Anyway, they - as pointed out above - influenced almost every band to follow, either to mimic or react to them - for years. They influenced the bands that went on TO influence others. But more than the initial 63/64 breakthrough, they again in 67 hit the market with Sgt Pepper. Pepper is easy to dis now, to react to as overrated. But in context, in the time it was released and the honest opinion of all those who heard and were influenced by it, it was a huge landmark. So twice they Beatles rocked the pop world and they sustained their reputation between "She Loves You" and Sgt Pepper and after with solid songwriting.

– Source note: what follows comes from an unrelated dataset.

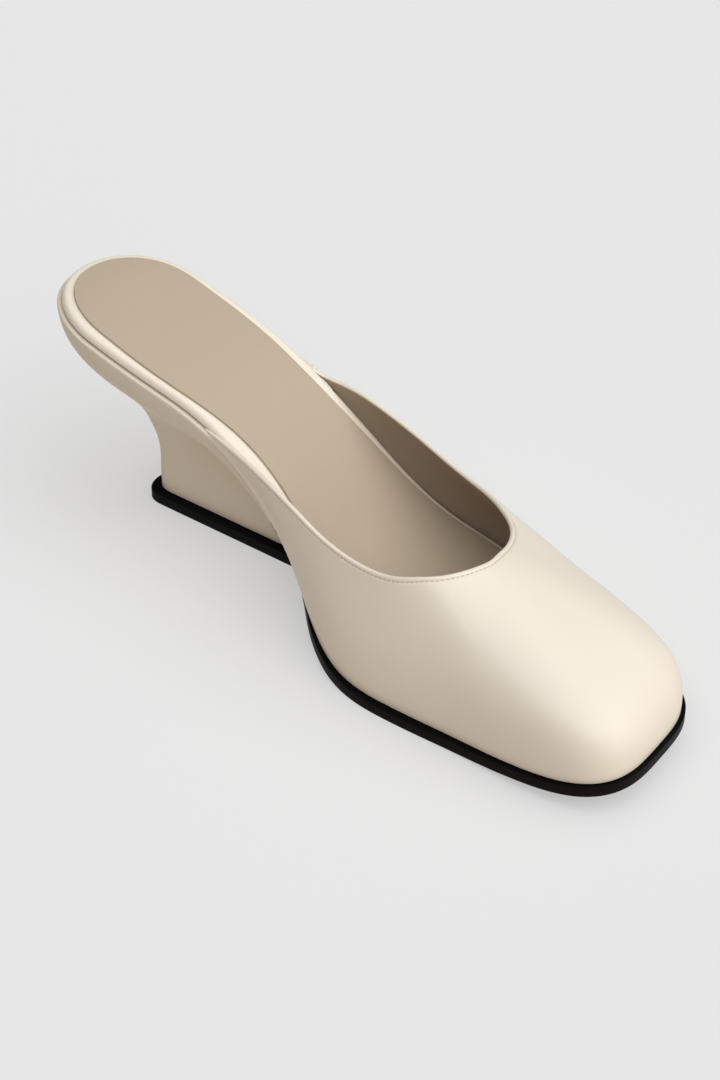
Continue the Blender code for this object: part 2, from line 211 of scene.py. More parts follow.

There are better musicians in other bands, bands that approach the Beatles in influential legend (Led, Who) but the enormous talent of the Beatles happened to coincide with a moment in culture that amplified the Beatles influence.
posted by Kensational at 5:40 PM on February 4, 2009 [2 favorites]


1- Right after John Lennon told us they were.
2- The Beatles were the coming of age soundtrack of a HUGE cohort of people. Like, Nirvana, Smashing Pumpkins and Pearl Jam times 100.